Once the crown jewel of the Bears’ 2016 free agent class, Trevathan has been incremental as a leader for restoring respectability to Chicago’s defense. The 30-year-old is viewed as a very underrated defender for a reason. He won’t flash as much as a superstar, or receive as much attention, but he doesn’t have to. Plays combined with a healthy dose of skill are created by Trevathan anyway. That’s who he is: a superstar.

The other side of the coin sees a grinder waiting out a maximum opportunity. A silent, dedicated worker. The classic football drone hardwired to play football, talk about football, consume football, excrete football. (Yes, in some extreme cases, I’m sure it happens.

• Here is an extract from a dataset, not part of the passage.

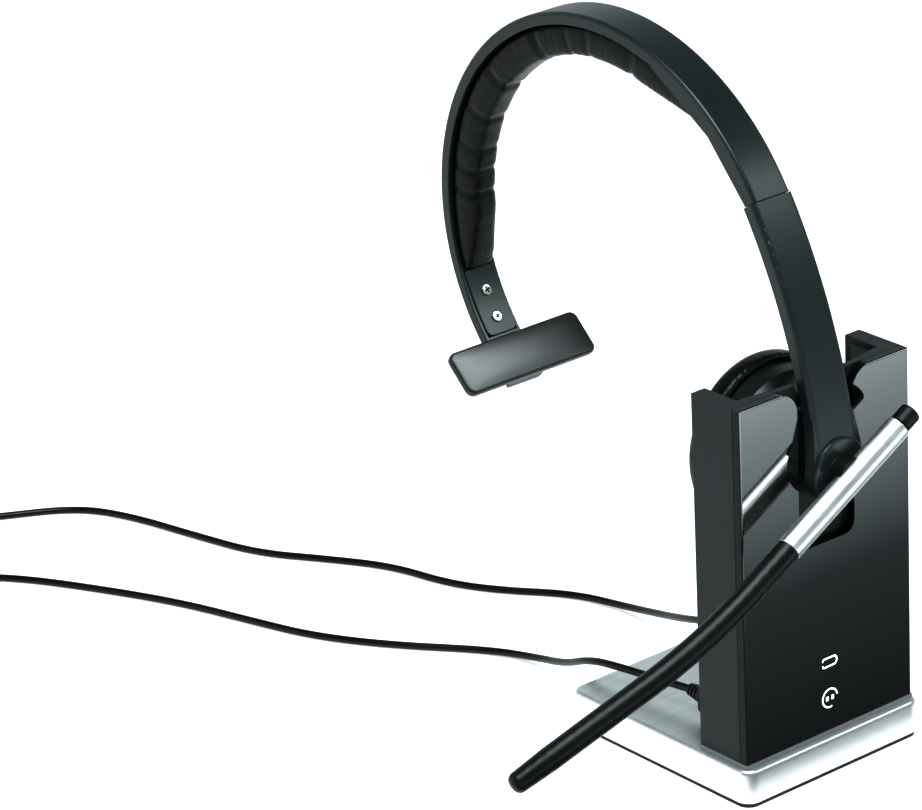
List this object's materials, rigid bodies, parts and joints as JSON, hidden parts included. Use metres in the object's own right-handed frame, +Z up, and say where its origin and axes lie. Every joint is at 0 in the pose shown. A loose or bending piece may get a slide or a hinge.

Don’t quote me.) Ever since he was profiled as a crown sleeper of Chicago’s 2016 draft haul, Kwiatkoski has never complained. Roquan Smith, the man both Trevathan and Kwiatkoski want to play alongside for the foreseeable future, took Kwiatkoski’s job by force. Nary a peep was heard from the four-year veteran. It wasn’t his place. It still isn’t. When Smith and Trevathan had their share of injury issues last fall, Kwiatkoski’s silent strength finally paid off. He broke out. He showed a premier defense it had more depth than the sum of its incandescent, irreplaceable parts. He also earned himself a lucrative payday, and that’s both here and there. Here in that the Bears are likely ill-equipped to feed into his desires. There in that he’ll find a comfortable home regardless of what dotted line the Bears do or don’t sign.

Where the line between these two Bears’ hallmarks is drawn is simple. The crucible of age. Betting on Trevathan in the short term means betting on already short-term title window. He’s the veteran. One of the ventricles of the heart of a defense. Taking on the younger Kwiatkoski translates to a higher and more steady output over a longer period of time, but perhaps a horizon the Bears may never see again. He’s a prescription of adrenaline to the arm, so long as your prescription remains affordable.

The Bears have their own self-imposed linebacking arbitration to sift through. They would do well to remember one hunter, one field general, is more than enough.